If I were questioning the credibility of anyone with my remarks on the SAT scores, it was the administrator who continues to bring this slanted information to the board.  Mr. Burton and I are simply trying to open the eyes of the public and to force the current board to do what they are supposed to be doing (provide oversight of the superintendent!)  Are you against open discussion by citizens about public issues?

Might I suggest that my worthy goal would be much easier if you too could ask pertinent questions of the board members and stop acting like a door mat and letting them use you to bolster their silly egos?  I would imagine that somewhere in your education, you learned how to ask questions that would lead to the truth. May I suggest that you try to remember that technique?  Our students will be much better off if you could.  In response to my remarks (above) that approximately a third of the KISD high school seniors are unable to score above 700 (now 820) on the re-centered version of the SAT, Larry Moore later in the meeting, in an effort to cover up the poor academic instruction of this district, asked the presenter if these low scores meant that these students were failures (implying, of course, that I was calling the students failures)!  Mr. Moore, as usual, missed the point:  the students are not failures; it is the academic education that is being provided by KISD and endorsed by the school board, including Mr. Moore,  that is the failure.  You were sitting there when Mr. Moore made that statement.  How could you not comment on his effort to twist my statement?  That is irresponsible reporting, in my opinion.  I am unable to understand why you always allow the board members to respond to my remarks, but I am never allowed the same opportunity.  Do you not wish to be fair in your reporting?

Obviously Mr. Kimmel is feeling paranoid, else he would not have made such an egregious mistake of having believed that he heard the KISD board labeled as liberal-leaning when no such statement by me was made.  My use of that term was used solely with regard to the boards of directors of certain un-taxed foundations that are helping to fund these ridiculous restructured education efforts.  Mr. Kimmel can reveal his inability to understand the spoken word if he likes.  You, however, have practiced flawed journalism in allowing his erroneous remarks to stand uncorrected in your article and by defaming my efforts to improve the education of children in KISD schools.

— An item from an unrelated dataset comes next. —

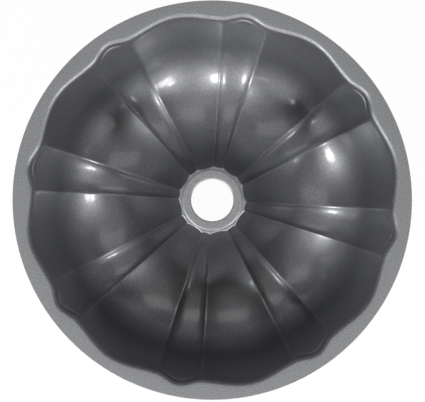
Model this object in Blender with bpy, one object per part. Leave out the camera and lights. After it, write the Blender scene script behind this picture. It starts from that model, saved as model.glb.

I am requesting that you print a retraction and a correction of your errors immediately.

Mary McGarr

[Obviously that request was wishful thinking on my part.  However, Ms. Johnson soon disappeared, for whatever reason, from the pages of the This Week section of the Chronicle and was replaced by someone else. And yes, I have since indicated that our school board is liberal in its political beliefs, but in 1996, I don't think that was true.  I simply think they were ignorant of the restructured education initiatives going on all over America. Even though Joe Adams is still the only one of the group that is still hanging on, some of them are even yet STILL ignorant of the restructured education initiatives that are going on all over America, and which at this point in time are pretty much very securely in place!]